The integrated circuit memory 8 of FIG. 1 operates as follows. When the row address strobe (RAS) line is driven into an active mode, the main memory decoder 10 will receive a row address after some initial predecoding. The normal decoder components 11-14 are used to decode all but the two lowest order bits. The two lowest order bits are decoded by the driving decoder 15. It therefore follows that the normal decoder components 11-14 decode 2.sup.n-1 word lines while the driving decoder 15 decodes four word lines, which results in a total of 2.sup.n-1 *2.sup.2 =2.sup.n-1 word lines being decoded overall.
In addition to providing the row address to the main memory decoder 10, the row address is also provided to the spare memory decoder 21. The spare memory decoder 21 decodes the same bits, RA2-RAN as the normal decoder components 11-14 and selects the appropriate spare word line from the spare memory array 24 through the spare word line driver 23 and the driving decoder 15. Specifically, when defects are encountered in a word selected from the main memory array 20, an output signal XRED is enabled to deactivate the normal decoder component 11-14 that decoded the row corresponding to the defective word. In addition to deactivating the appropriate normal decoder component 11-14, the output signal XRED also activates the spare word line driver 23 to allow access to the spare memory array 24, which serves as a replacement for the defective row in the main memory array 20.

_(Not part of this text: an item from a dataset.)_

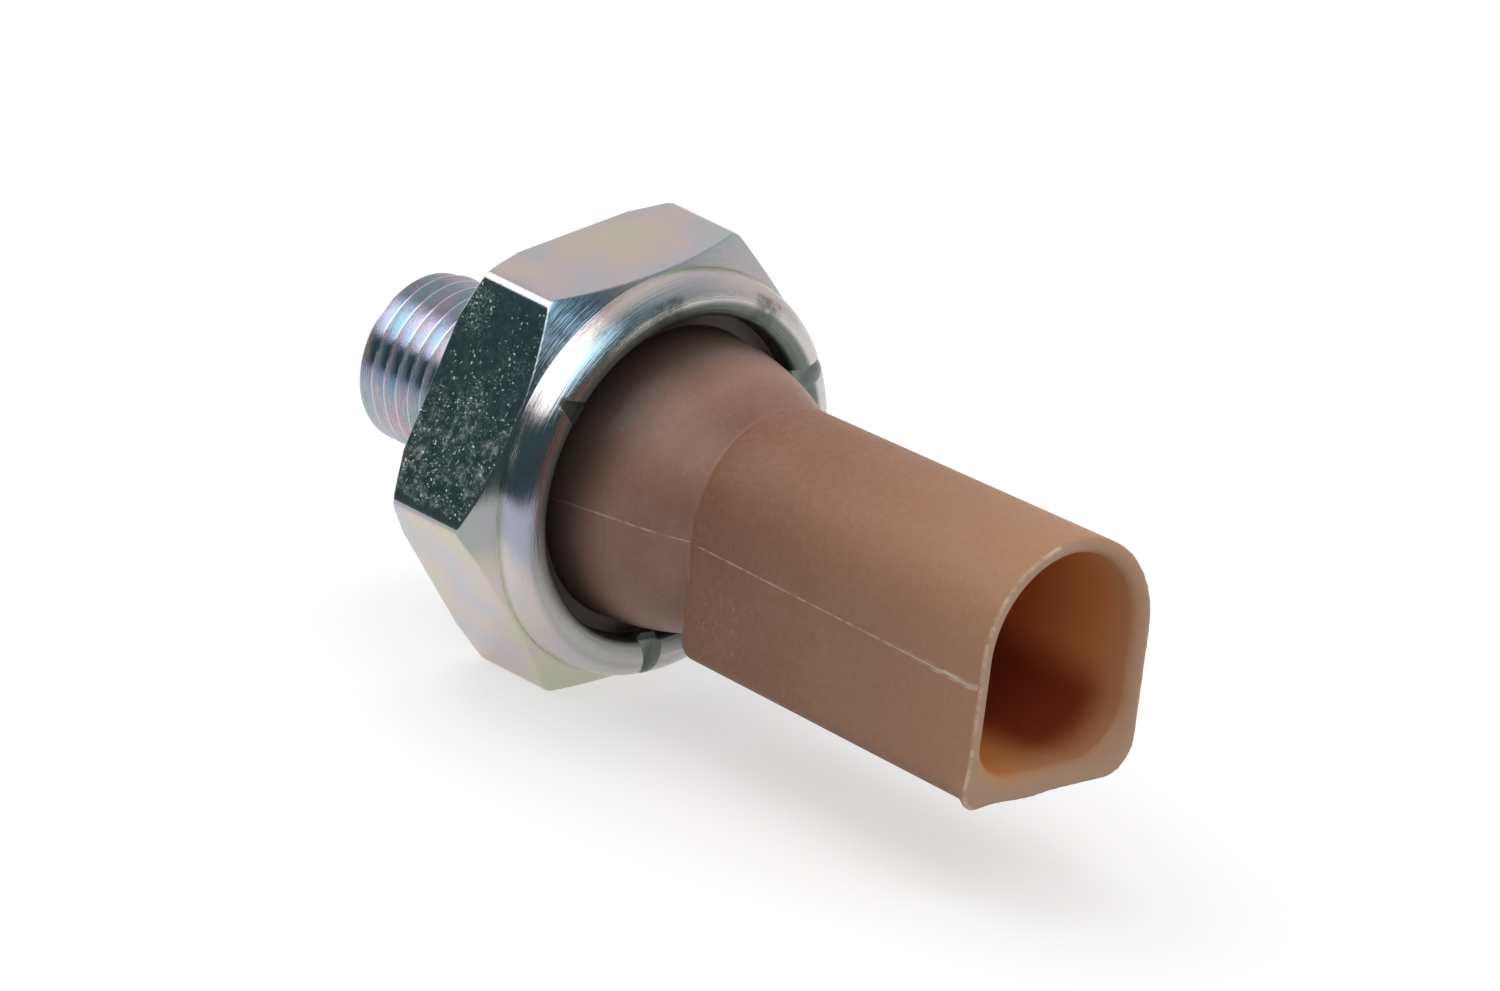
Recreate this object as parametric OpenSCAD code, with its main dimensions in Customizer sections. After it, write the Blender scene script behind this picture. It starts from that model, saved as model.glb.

While the aforementioned approach can be effective in providing the necessary redundancy to maintain the yield of the integrated memory circuit 8, it nevertheless can suffer from a significant drawback. The XRED signal that controls access to the redundancy path generally must be enabled before the address is decoded by the main memory decoder 10. Otherwise, a race condition can ensue in which the word lines to both the main memory array 20 and the spare memory array 24 corresponding to the row address will be selected. To avoid this condition, the main memory decoder 10 decodes the address after a defined delay to allow the XRED signal to propagate and disable the correct normal decoder component 11-14 and activate the spare word line driver 23, if necessary. Unfortunately, this delay can lower the operating speed of the integrated circuit memory.